• What is asked:
Go from the first line to the line with "const OVERRUN = 12;" and return those lines verbatim, ends included.

╔══

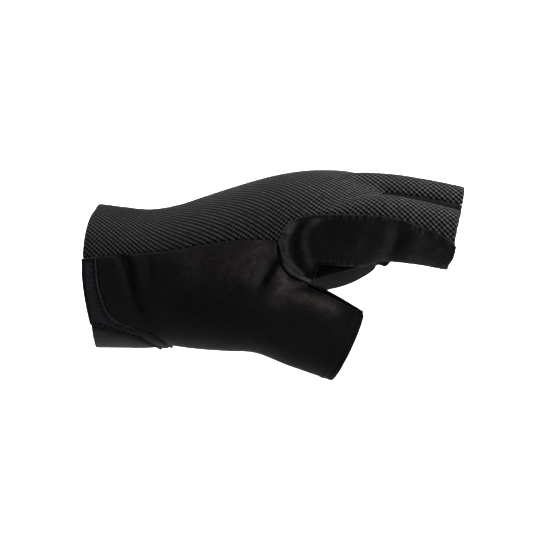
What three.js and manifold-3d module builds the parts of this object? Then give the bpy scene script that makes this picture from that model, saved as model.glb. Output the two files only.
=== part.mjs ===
// Half-finger glove for the left hand, worn form: fingers along +X, back of the hand
// up (+Z), thumb side towards -Y. The origin is the centre of the cuff opening.
import * as THREE from "three";
import { toCreasedNormals } from "three/addons/utils/BufferGeometryUtils.js";
import Module from "manifold-3d";

const wasm = await Module();
wasm.setup();

// Driving dimensions, mm unless a comment says otherwise.
const WALL = 1.3;           // thickness of the mesh and of the suede
const SEAM_GAP = 0.3;       // space left between two neighbouring panels
const HAND_SIDES = 32;      // facets round the hand
const THUMB_SIDES = 20;     // facets round the thumb
const FINGER_SIDES = 16;    // facets round a finger
const RING_STEP = 8.5;      // spacing of the rings along the hand, fingers and thumb
const ARCH_Y = -8;          // the knuckle arch is highest here
const SIDE_TILT = 17 * Math.PI / 180; // thumb-side seams are laid out looking down this much
const REACH = 54;           // seam cuts start this far out to the thumb side
const CUT_OUT = 6;          // seam cuts start this far outside the surface
const CUT_IN = 8;           // and end this far inside it
const HAND_EXTRA = 5;       // further out on the hand, where the thumb bulges over it
const EASING = 3;           // steps between two rows of a seam that follows the hand
const TWIST = 0.2;          // largest turn between two stations of a seam cut, radians
const CUFF_SKEW = 1.15;     // moves the foremost part of the cuff's edge to the back of the hand
const CREASE = 35;          // edges sharper than this look sharp, degrees
const OVERRUN = 12;         // hollows run this far past the cuff and the finger ends

// Hand, one row per section from cuff to finger webs: half breadth, height above and
// below the middle, corner squareness, knuckle arch, how much deeper the palm is on the
// little-finger side, and how far the sides of the cuff stand forward.
const HAND = [
  { x: 0.6, y: 0, z: 0, half: 32, top: 30.5, bottom: 30.6, square: 2.1, arch: 0, cant: 0, lean: 2.6 },
  { x: 12, y: 0, z: 0, half: 31.2, top: 29.1, bottom: 30.8, square: 2.1, arch: 0, cant: 0, lean: 1.2 },
  { x: 24, y: 0.5, z: 0, half: 31.8, top: 27.8, bottom: 30.8, square: 2.15, arch: 0.0005, cant: 0, lean: 0 },
  { x: 36, y: 1, z: 2, half: 34, top: 27.5, bottom: 31, square: 2.2, arch: 0.001, cant: 0.02, lean: 0 },
  { x: 48, y: 1.8, z: 6, half: 37, top: 27.4, bottom: 30.5, square: 2.3, arch: 0.002, cant: 0.1, lean: 0 },
  { x: 60, y: 2.4, z: 11, half: 40, top: 27, bottom: 29, square: 2.4, arch: 0.004, cant: 0.25, lean: 0 },
  { x: 74, y: 3, z: 17, half: 42.5, top: 26.2, bottom: 27, square: 2.5, arch: 0.007, cant: 0.42, lean: 0 },
  { x: 88, y: 3.2, z: 23, half: 43.5, top: 23.4, bottom: 25.3, square: 2.6, arch: 0.009, cant: 0.44, lean: 0 },
  { x: 100, y: 3.2, z: 27, half: 43.2, top: 20.2, bottom: 23.5, square: 2.7, arch: 0.0103, cant: 0.44, lean: 0 },
  { x: 111, y: 3, z: 30, half: 42, top: 16.3, bottom: 22.5, square: 2.8, arch: 0.0107, cant: 0.38, lean: 0 },
  { x: 120, y: 3, z: 31.5, half: 40, top: 11.2, bottom: 20.5, square: 2.7, arch: 0.0107, cant: 0.34, lean: 0 },
];

// Folds in the cloth of the hand: each runs from one x and turn to another.
const FOLDS = [
  { x: 14.5, turn: 54, toX: 25, toTurn: 118, deep: 1.4, wide: 2.6 },
  { x: 23.5, turn: 56, toX: 26.5, toTurn: 84, deep: 0.7, wide: 2.4 },
  { x: 82, turn: 78, toX: 72, toTurn: 112, deep: 1.1, wide: 4 },
];
const FOLD_RINGS = [12, 15, 18, 21, 24.5, 28]; // extra rings where the wrist folds lie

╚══

• Final result:
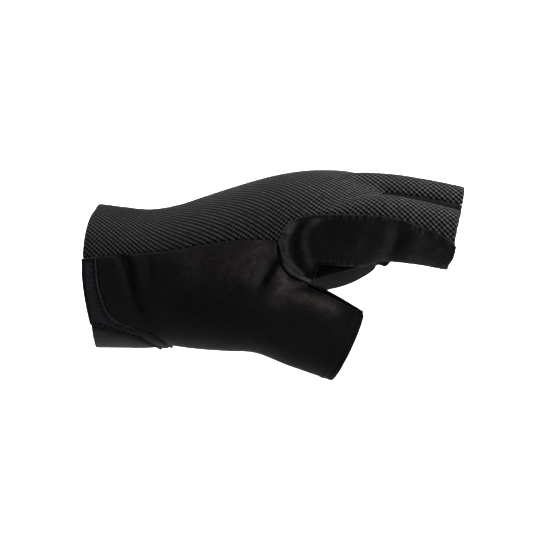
What three.js and manifold-3d module builds the parts of this object? Then give the bpy scene script that makes this picture from that model, saved as model.glb. Output the two files only.
=== part.mjs ===
// Half-finger glove for the left hand, worn form: fingers along +X, back of the hand
// up (+Z), thumb side towards -Y. The origin is the centre of the cuff opening.
import * as THREE from "three";
import { toCreasedNormals } from "three/addons/utils/BufferGeometryUtils.js";
import Module from "manifold-3d";

const wasm = await Module();
wasm.setup();

// Driving dimensions, mm unless a comment says otherwise.
const WALL = 1.3;           // thickness of the mesh and of the suede
const SEAM_GAP = 0.3;       // space left between two neighbouring panels
const HAND_SIDES = 32;      // facets round the hand
const THUMB_SIDES = 20;     // facets round the thumb
const FINGER_SIDES = 16;    // facets round a finger
const RING_STEP = 8.5;      // spacing of the rings along the hand, fingers and thumb
const ARCH_Y = -8;          // the knuckle arch is highest here
const SIDE_TILT = 17 * Math.PI / 180; // thumb-side seams are laid out looking down this much
const REACH = 54;           // seam cuts start this far out to the thumb side
const CUT_OUT = 6;          // seam cuts start this far outside the surface
const CUT_IN = 8;           // and end this far inside it
const HAND_EXTRA = 5;       // further out on the hand, where the thumb bulges over it
const EASING = 3;           // steps between two rows of a seam that follows the hand
const TWIST = 0.2;          // largest turn between two stations of a seam cut, radians
const CUFF_SKEW = 1.15;     // moves the foremost part of the cuff's edge to the back of the hand
const CREASE = 35;          // edges sharper than this look sharp, degrees
const OVERRUN = 12;         // hollows run this far past the cuff and the finger ends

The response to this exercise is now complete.